When the nurse had finished, Dr. Hanna showed up in his baby blue scrubs. His hair was buzzed short. "So, are we going to cooperate?"
"Definitely. I just didn't like the blood pressure thing. Never used to take that long."
He groped my neck to make sure there weren't any major cysts hiding, then filled me in on the procedure he would follow on the next appointment. "For an extra $200 we can do a test to see if it's malignant. Otherwise we can just chuck it in the garbage."
"I say just throw it away."
"Come on, you've got the cash. You're a pot grower."
"No! Actually I'm planting sweetcorn and watermelons, among other crops. Not that I don't smoke weed."
After departing Dr. Hanna's office, a visit for which they eventually charged me forty-two bucks, promising it would only be about three hundred to remove the irritating cyst that itches my left eye every time I blink, Jetta and I headed up North State Street, pulled into the parking lot beside the Forks Market and stopped in the shade of a locust tree. I left my pregnant girlfriend on Facebook in the truck and walked in to pick up a six pack of Poleeko Gold pale ale.
They still butcher all day in the Forks Market. Usually people are waiting in line for cuts of meat, but this time the employees were engaged in a discussion about Black Bart, the famous bank and stage coach robber who haunted Mendocino County in the days before the Willits bypass. They were discussing the authenticity of several rocks that Black Bart supposedly hid behind before performing his robberies.
"The rock Black Bart hid behind isn't the same one on the 101 now," said a gray-bearded man, perhaps the proprietor of the Forks Market. "Those rocks are down in the valley. They were tossed aside by early road crews."

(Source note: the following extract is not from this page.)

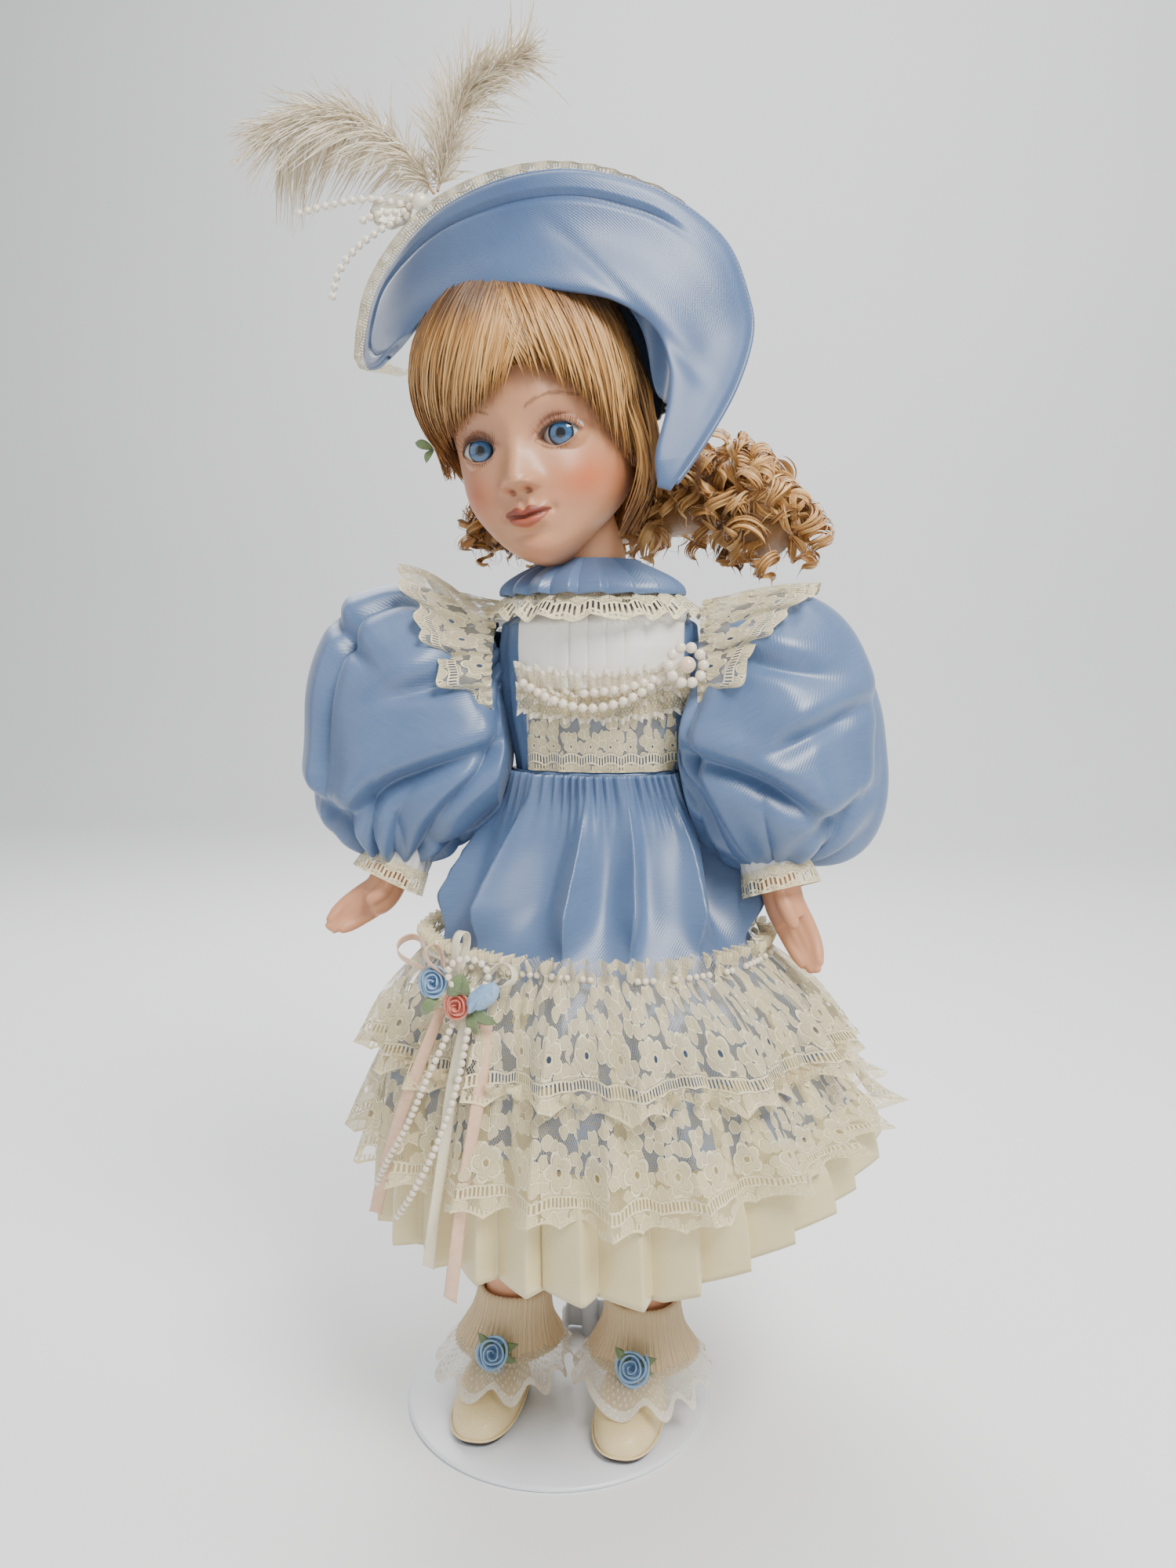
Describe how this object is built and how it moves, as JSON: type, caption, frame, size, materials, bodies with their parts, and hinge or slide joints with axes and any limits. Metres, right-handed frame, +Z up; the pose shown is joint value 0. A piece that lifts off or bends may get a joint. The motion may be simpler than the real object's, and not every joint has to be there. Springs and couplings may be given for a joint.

"Yeah, when you think about how the highways are even now, the condition they're in after a wet winter, you got to figure what they called a road then was loosely defined," I interjected. "In the stage coach days you would have been bumping along pretty slowly."
"You know his shotgun was never loaded? He was an educated man. Nobody could believe he was Black Bart when the detectives finally traced his bloody handkercheif to a cleaning service in San Francisco."
We delved further into Black Bart history while the guy rung up the toll on the beer.
"He was deathly afraid of horses, and performed all his robberies on foot."
"Well when you think about it, on foot you would be in a better position to carry out an ambush," I said, counting out the $10.83. I always try to pay for beer with exact change. Cashiers appreciate that.
After picking up the beer, I returned to the truck where Jetta had discovered some meaningful wisdom on Facebook that had to be related immediately. We took Lake Mendocino past the Chevron Station, turned right at the truck entrance for the Parducci Winery, and had to pause halfway down the road when we ran into the guy who is in charge of their employee gardens, he said. They were planting an open-pollenated, certified organic sweetcorn from Johnny's Selected Seeds that is reputed to be comparable to modern super-sweet hybrids.
I neglected to catch the fellow's name on that trip, but he wore a straw cowboy hat and said that he was employed by the winery to grow organic crops, also supplying free range pork and eggs for their workers and staff. "It's a great gig," he said. "That sun is really intense. I gotta get back to work."
"The sun is practically brilliant today," I said.